At the time though, my logic was completely warped. I genuinely could not understand why someone would leave me. I was rich, I was well known, and I thought that should have been enough to keep anyone around. That tells you everything about where my head was.
Without her around, I felt empty and started spending to fill that gap. I bought a Range Rover with the license plate #1. The dopamine lasted maybe three days. I bought my mom a new van. Bought my friend his dream sports car. I gave away over a million dollars to the public over that period. I hit a sales record in one of my businesses. None of it worked. None of it touched the actual feeling.
Eventually, she came back and things slowly rebuilt. During that period, I broke my 5% rule completely, which taught me that no amount of spending fixes something that is not a money problem in the first place.
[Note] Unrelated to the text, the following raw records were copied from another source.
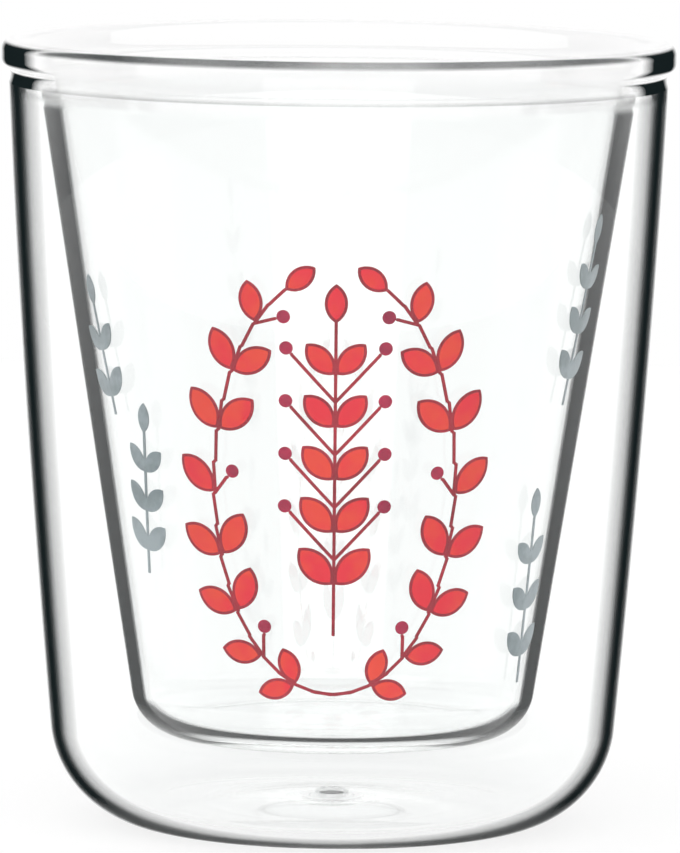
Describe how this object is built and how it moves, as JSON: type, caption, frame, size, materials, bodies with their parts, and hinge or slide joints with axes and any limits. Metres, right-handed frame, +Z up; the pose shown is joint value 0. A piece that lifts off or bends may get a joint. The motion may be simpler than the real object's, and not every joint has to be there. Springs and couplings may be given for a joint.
{
  "type": "double walled drinking glass",
  "caption": "Tapered double walled drinking glass: outer tumbler and inner bowl fused at a beaded rim, vented air gap, leaf print on the bowl.",
  "frame": {"origin": "centre of the cup's footprint, on the table plane", "axes": "+Z up along the cup's axis, -Y towards the printed front"},
  "size_m": [0.086, 0.086, 0.1008],
  "materials": {
    "outer_glass": "clear gloss",
    "inner_glass": "clear gloss",
    "rim_glass": "fire polished",
    "silicone": "satin, translucent",
    "red_enamel": "fired glass enamel, satin gloss",
    "crimson_enamel": "fired glass enamel, satin gloss",
    "berry_enamel": "fired glass enamel, satin gloss",
    "grey_enamel": "fired glass enamel, satin gloss"
  },
  "bodies": {
    "root": {"outer_wall": "outer_glass", "inner_wall": "inner_glass", "fused_rim": "rim_glass", "vent_plug": "silicone", "front_leaf_print": "red_enamel", "front_outline_print": "crimson_enamel", "front_berry_print": "berry_enamel", "left_print": "grey_enamel", "right_print": "grey_enamel"}
  },
  "joints": []
}
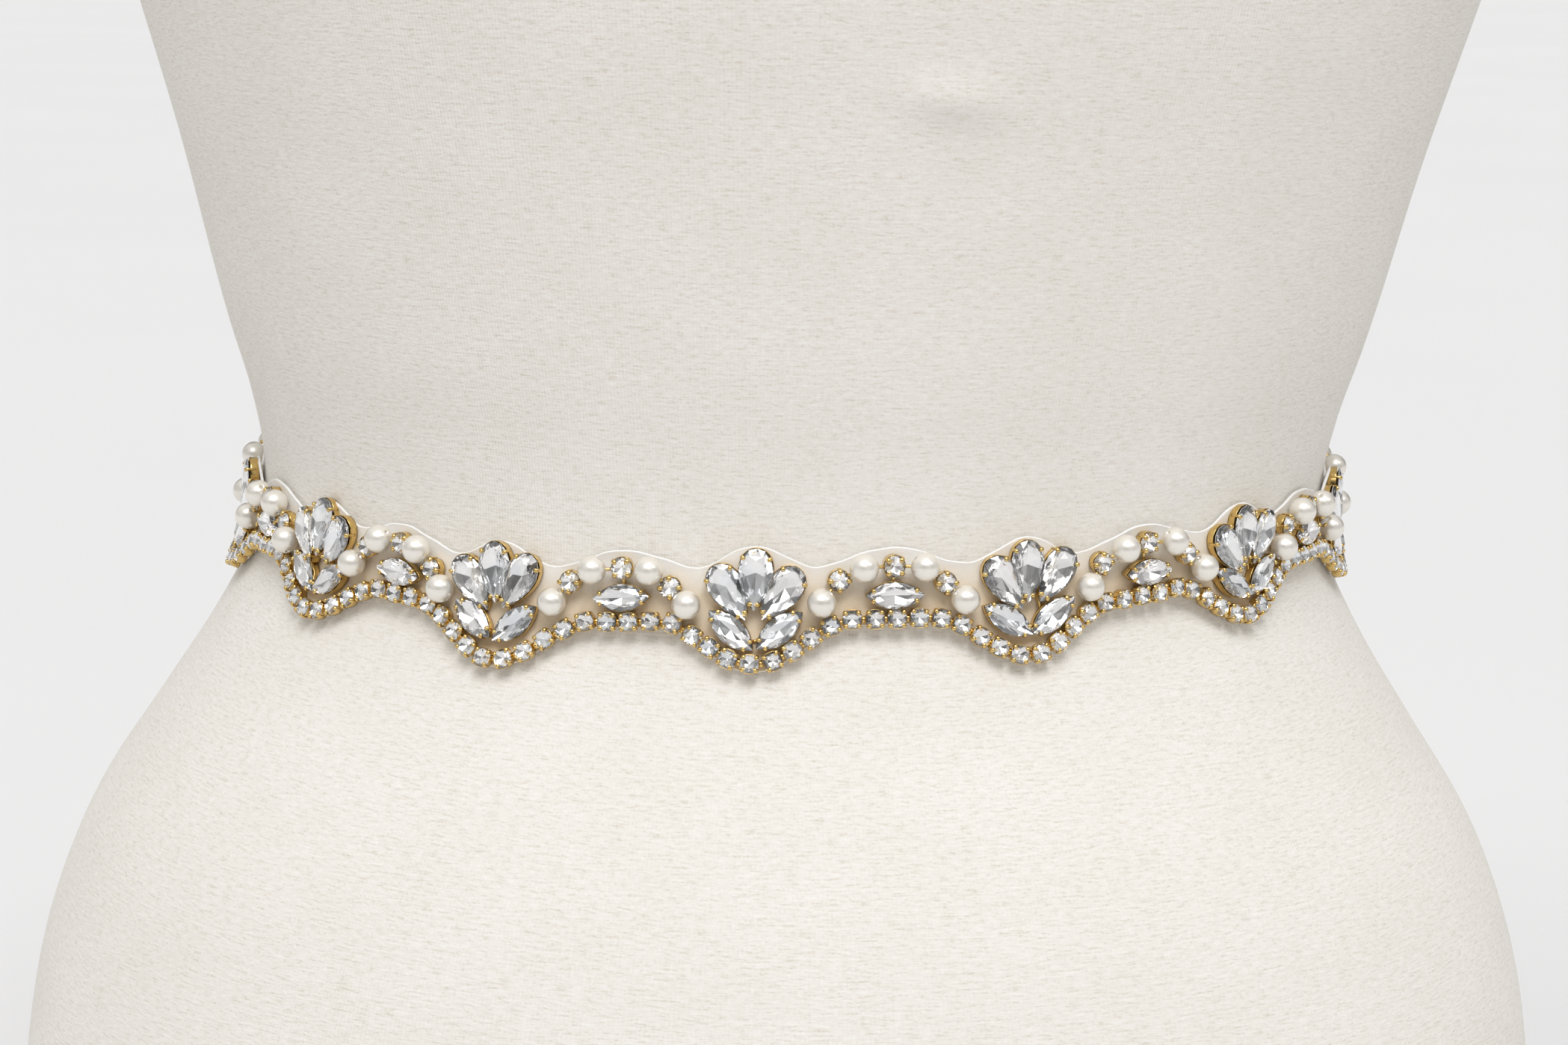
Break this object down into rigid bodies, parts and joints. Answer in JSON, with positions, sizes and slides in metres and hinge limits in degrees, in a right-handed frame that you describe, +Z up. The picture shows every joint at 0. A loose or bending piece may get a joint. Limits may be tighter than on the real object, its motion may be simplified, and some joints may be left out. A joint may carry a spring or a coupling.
{
  "type": "rhinestone belt on dress form",
  "caption": "Bridal belt of crystal fans, pearls and a gold cup chain sewn on scalloped ivory cloth, round the waist of a limbless jersey dress form.",
  "frame": {"origin": "middle of the flat underside of the dress form", "axes": "+Z up, -Y the front of the belt and form, +X the viewer's right from the front"},
  "size_m": [0.352, 0.25, 0.7],
  "materials": {
    "jersey": "matt knitted cotton jersey, cream, with fine cross slub",
    "ivory_cloth": "thin ivory cloth with a sealed edge",
    "ivory_satin": "ivory satin ribbon, soft sheen",
    "gold": "bright yellow gold plate",
    "crystal": "clear cut crystal with silver foil back, in gold claws",
    "pearl": "ivory pearl coat, soft gloss"
  },
  "bodies": {
    "root": {"dress_form": "jersey", "backing": "ivory_cloth", "ribbon_left": "ivory_satin", "ribbon_right": "ivory_satin", "cup_chain": "gold", "fan_1": "crystal", "fan_2": "crystal", "fan_3": "crystal", "fan_4": "crystal", "fan_5": "crystal", "fan_6": "crystal", "fan_7": "crystal", "link_1": "pearl", "link_2": "pearl", "link_3": "pearl", "link_4": "pearl", "link_5": "pearl", "link_6": "pearl", "link_7": "pearl", "link_8": "pearl", "closure_hook": "gold", "closure_eye": "gold"}
  },
  "joints": []
}
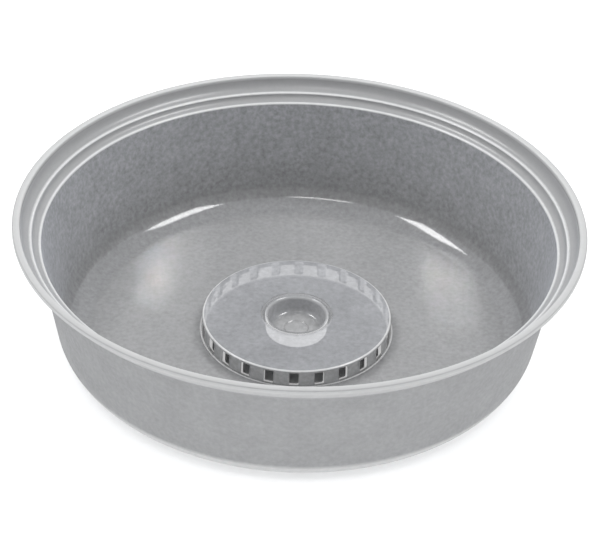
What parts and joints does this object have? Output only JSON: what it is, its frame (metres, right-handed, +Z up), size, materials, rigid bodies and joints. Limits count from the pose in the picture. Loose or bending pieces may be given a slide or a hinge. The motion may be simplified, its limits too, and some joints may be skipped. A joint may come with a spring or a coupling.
{
  "type": "round drain pan with vent cap",
  "caption": "Round translucent plastic pan with a flared, stepped rim, a raised slotted vent cap over a hole in its flat floor, and a small central cup.",
  "frame": {"origin": "middle of the pan's underside, on the surface that it stands on", "axes": "+Z up along the pan's axis of revolution, out of its mouth; X and Y are equal, with a slot on each"},
  "size_m": [0.26, 0.26, 0.0665],
  "materials": {
    "pan_plastic": "satin moulded, translucent, natural",
    "cap_plastic": "satin moulded, translucent, natural",
    "cup_plastic": "satin moulded, translucent, natural"
  },
  "bodies": {
    "pan": {"pan_shell": "pan_plastic"},
    "cap": {"vent_cap": "cap_plastic"},
    "cup": {"centre_cup": "cup_plastic"}
  },
  "joints": [
    {"name": "cap_lift", "type": "slide", "parent": "pan", "child": "cap", "axis": [0, 0, 1], "range_m": [0, 0.08]},
    {"name": "cup_lift", "type": "slide", "parent": "cap", "child": "cup", "axis": [0, 0, 1], "range_m": [0, 0.02]}
  ]
}
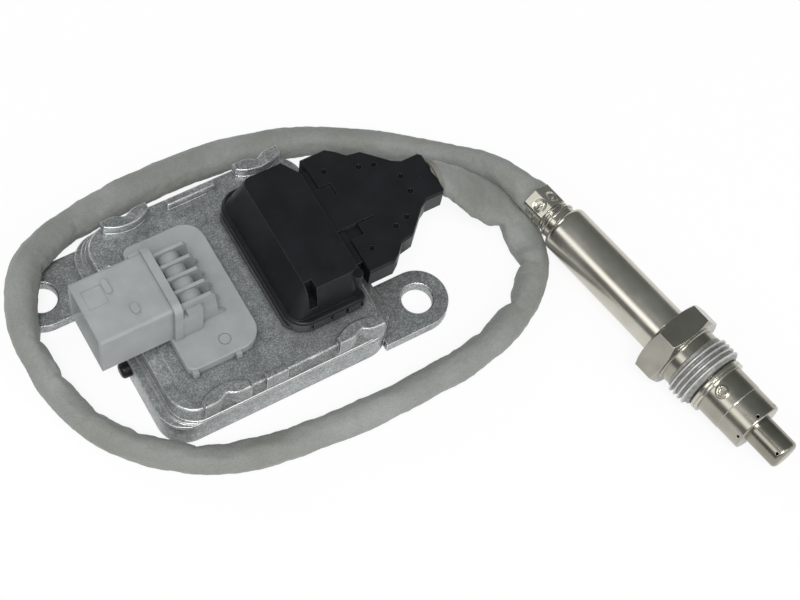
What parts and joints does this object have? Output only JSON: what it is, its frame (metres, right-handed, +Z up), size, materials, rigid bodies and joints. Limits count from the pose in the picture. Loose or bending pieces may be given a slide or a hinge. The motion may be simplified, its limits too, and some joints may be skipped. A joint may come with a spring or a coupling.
{
  "type": "nitrogen oxide sensor",
  "caption": "Exhaust gas sensor: a flanged cast control unit with two connectors, a sleeved cable laid in a loop and a screw-in steel probe with a free-turning union nut.",
  "frame": {"origin": "middle of the control unit's underside, on the table", "axes": "+Z up, +X from the supply connector towards the cable plug, +Y towards the back edge; the probe lies along about -Y on the right"},
  "size_m": [0.1685, 0.1571, 0.0341],
  "materials": {
    "cast_aluminium": "as-cast, slightly mottled satin",
    "seal_rubber": "matte",
    "black_plastic": "fine satin, glass-filled",
    "grey_plastic": "satin moulded",
    "board": "solder mask",
    "pad": "soft matte",
    "chip": "matte",
    "capacitor": "gloss sleeve",
    "contact_metal": "tinned",
    "lead_insulation": "smooth",
    "cable_sleeve": "soft coated braid",
    "stainless": "turned, bright",
    "ceramic": "fired, matte",
    "talc": "pressed powder"
  },
  "bodies": {
    "sensor": {"housing_tray": "cast_aluminium", "housing_seal": "seal_rubber", "housing_cover": "cast_aluminium", "vent_plug": "black_plastic", "circuit_board": "board", "thermal_pad": "pad", "processor": "chip", "driver_chips": "chip", "storage_capacitors": "capacitor", "supply_pins": "contact_metal", "supply_gasket": "seal_rubber", "supply_socket": "grey_plastic", "sensor_pins": "contact_metal", "sensor_gasket": "seal_rubber", "sensor_socket": "black_plastic", "plug_contacts": "contact_metal", "plug_nose": "black_plastic", "plug_cover": "black_plastic", "plug_base": "black_plastic", "plug_leads": "lead_insulation", "cable_grommet": "seal_rubber", "cable_sleeve": "cable_sleeve", "crimp_ferrule": "stainless", "rear_grommet": "seal_rubber", "probe_leads": "lead_insulation", "contact_clamp": "ceramic", "probe_sleeve": "stainless", "probe_body": "stainless", "rear_ceramic": "ceramic", "talc_ring": "talc", "front_ceramic": "ceramic", "sensing_element": "ceramic", "outer_shield": "stainless", "inner_shield": "stainless"},
    "nut": {"union_nut": "stainless"}
  },
  "joints": [
    {"name": "nut_turn", "type": "hinge", "parent": "sensor", "child": "nut", "pos_m": [0.09792, -0.07211, 0.011], "axis": [0.184, -0.9829, 0], "continuous": true}
  ]
}
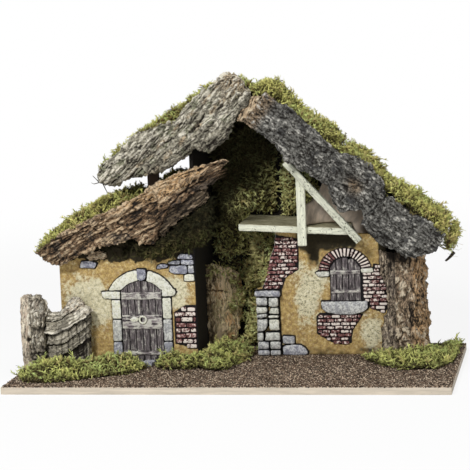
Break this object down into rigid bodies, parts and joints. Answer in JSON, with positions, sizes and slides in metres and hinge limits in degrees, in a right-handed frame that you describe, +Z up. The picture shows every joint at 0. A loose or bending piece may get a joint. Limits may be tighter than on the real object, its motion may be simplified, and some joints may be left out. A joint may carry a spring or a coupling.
{
  "type": "nativity stable",
  "caption": "Small display stable with a lean-to annex, an open cave under a loft and bark roofs on a flat base, for standing figures in.",
  "frame": {"origin": "centre of the base board's outline, on its underside", "axes": "+X along the base's long side to the viewer's right, -Y towards the viewer in front of the stable, +Z up"},
  "size_m": [0.5, 0.24, 0.34],
  "materials": {
    "base_wood": "plain sawn edge, lightly whitewashed",
    "grit": "glued brown grit with tan grains, matt",
    "stucco": "cast relief, painted ochre mottled with cream and brown, matt",
    "cast_stone": "cast stone, lilac grey with a dark wash, matt",
    "cast_brick": "cast brick, maroon with pale dry-brushed edges, matt",
    "painted_planks": "cast planks, dark brown-grey with pale dry brushing, matt",
    "wall_board": "thin board, stained brown, matt",
    "roof_board": "thin board, raw wood, matt",
    "pale_timber": "whitewashed wood with dark specks, matt",
    "inner_bark": "smooth inner bark, taupe, matt",
    "brown_bark": "rugged brown bark, matt",
    "grey_bark": "rugged grey bark with a lichen bloom, matt",
    "dark_bark": "rugged charcoal bark with pale flecks, matt",
    "moss": "dried and dyed moss, loose tufts, matt"
  },
  "bodies": {
    "root": {"base_board": "base_wood", "ground_grit": "grit", "annex_facade": "stucco", "annex_side_wall": "wall_board", "cave_left_wall": "wall_board", "cave_facade": "stucco", "right_side_wall": "wall_board", "back_panel": "wall_board", "door_step": "cast_stone", "annex_roof_board": "roof_board", "main_roof_board_left": "roof_board", "main_roof_board_right": "roof_board", "roof_prop": "roof_board", "loft_board": "pale_timber", "loft_post": "pale_timber", "loft_rafter": "pale_timber", "loft_bark": "inner_bark", "annex_roof_bark": "brown_bark", "annex_roof_splint": "brown_bark", "grey_roof_bark": "grey_bark", "dark_roof_bark_upper": "dark_bark", "dark_roof_bark_middle": "dark_bark", "dark_roof_bark_lower": "dark_bark", "ridge_bark_chip": "brown_bark", "eave_bark_chip": "grey_bark", "trunk_bark": "brown_bark", "fence_stump_bark": "grey_bark", "fence_curved_bark": "grey_bark", "cave_corner_bark": "brown_bark", "ground_moss_left": "moss", "ground_moss_centre": "moss", "ground_moss_right": "moss", "ground_moss_corner": "moss", "cave_moss_upper": "moss", "loft_moss": "moss", "cave_moss_middle": "moss", "cave_moss_low": "moss", "annex_roof_moss": "moss", "roof_gap_moss": "moss", "annex_eave_moss": "moss", "main_roof_moss_left": "moss", "main_roof_moss_upper": "moss", "main_roof_moss_lower": "moss", "roof_end_moss": "moss"}
  },
  "joints": []
}
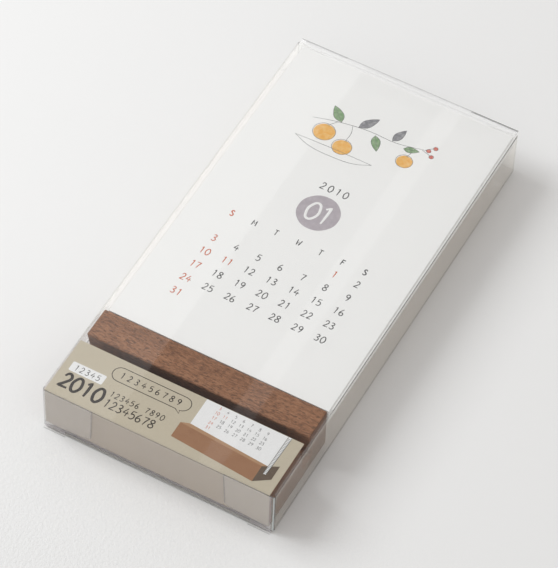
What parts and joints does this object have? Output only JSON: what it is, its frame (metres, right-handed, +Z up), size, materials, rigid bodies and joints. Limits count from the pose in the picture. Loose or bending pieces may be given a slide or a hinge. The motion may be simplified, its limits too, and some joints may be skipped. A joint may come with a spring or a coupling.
{
  "type": "desk calendar in clear case",
  "caption": "Flat clear case holding a slotted wooden stand, a stack of month cards, a paper wrap and a board riser, with a tuck-in closure at each end.",
  "frame": {"origin": "on the floor under the middle of the case", "axes": "+Z up, +Y along the case from the stand's end to the cards' end, +X across it"},
  "size_m": [0.092, 0.1882, 0.0215],
  "materials": {
    "clear_sheet": "clear glossy sheet",
    "walnut": "oiled, fine pores",
    "printed_wrap": "matt printed",
    "month_card": "matt printed card",
    "riser_board": "matt white"
  },
  "bodies": {
    "case": {"case_sleeve": "clear_sheet", "glue_lap": "clear_sheet", "front_left_dust_flap": "clear_sheet", "front_right_dust_flap": "clear_sheet", "back_left_dust_flap": "clear_sheet", "back_right_dust_flap": "clear_sheet", "paper_wrap": "printed_wrap", "stand_block": "walnut", "card_riser": "riser_board", "month_card_01": "month_card", "month_card_02": "month_card", "month_card_03": "month_card", "month_card_04": "month_card", "month_card_05": "month_card", "month_card_06": "month_card", "month_card_07": "month_card", "month_card_08": "month_card", "month_card_09": "month_card", "month_card_10": "month_card", "month_card_11": "month_card", "month_card_12": "month_card"},
    "front_closure": {"front_closure": "clear_sheet"},
    "front_tuck_flap": {"front_tuck_flap": "clear_sheet"},
    "back_closure": {"back_closure": "clear_sheet"},
    "back_tuck_flap": {"back_tuck_flap": "clear_sheet"}
  },
  "joints": [
    {"name": "front_closure_hinge", "type": "hinge", "parent": "case", "child": "front_closure", "pos_m": [0, -0.09335, 0.02135], "axis": [-1, 0, 0], "range_deg": [0, 110]},
    {"name": "front_tuck_crease", "type": "hinge", "parent": "front_closure", "child": "front_tuck_flap", "pos_m": [0, -0.09335, 0.0023], "axis": [-1, 0, 0], "range_deg": [-49.5, 0]},
    {"name": "back_closure_hinge", "type": "hinge", "parent": "case", "child": "back_closure", "pos_m": [0, 0.09335, 0.00015], "axis": [-1, 0, 0], "range_deg": [0, 90]},
    {"name": "back_tuck_crease", "type": "hinge", "parent": "back_closure", "child": "back_tuck_flap", "pos_m": [0, 0.09335, 0.0192], "axis": [-1, 0, 0], "range_deg": [-40.5, 0]}
  ],
  "couplings": [
    {"joint": "front_tuck_crease", "follows": "front_closure_hinge", "ratio": -0.45},
    {"joint": "back_tuck_crease", "follows": "back_closure_hinge", "ratio": -0.45}
  ]
}
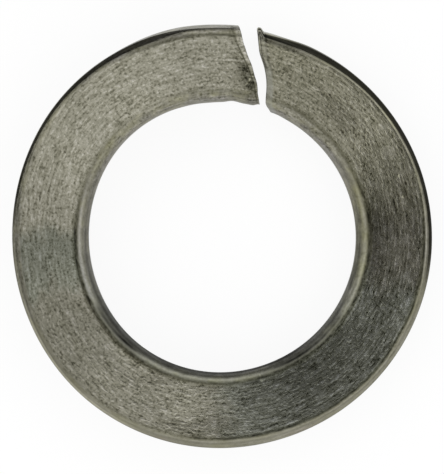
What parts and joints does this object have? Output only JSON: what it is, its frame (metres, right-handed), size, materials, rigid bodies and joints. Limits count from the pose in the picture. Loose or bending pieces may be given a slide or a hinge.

Another one of my biggest mistakes worth mentioning was not having proper banking infrastructure, as it led to my most stressful experiences. I covered this in another article. You can read it here.
What I Want You to Take From All of This
The reason I am sharing all of this is to show you that I am no smarter than you. I’ve been making very stupid financial decisions since I was 15 years old. I want you to learn from this so you don’t make the same mistakes I’ve made. You’re probably wondering how the hell Markos can be this dumb. And I’ve been asking myself those same questions. But as I said earlier, I have a habit of burning to learn. Learning through failure. I’ve been lucky enough to still have the ability to learn and keep failing.
I am not sharing this to be entertaining. I am sharing it because these are the kinds of mistakes that do not come with obvious warning signs in the moment. They feel fine, sometimes even smart, right up until they are not.
Question the advice you follow, even from people you respect. Good intentions do not guarantee good information. A lifestyle that impresses other people is not the same thing as a financially sound one. And spending money to manage emotions is one of the most expensive habits a person can build.
Learn from this so you do not have to burn through it yourself.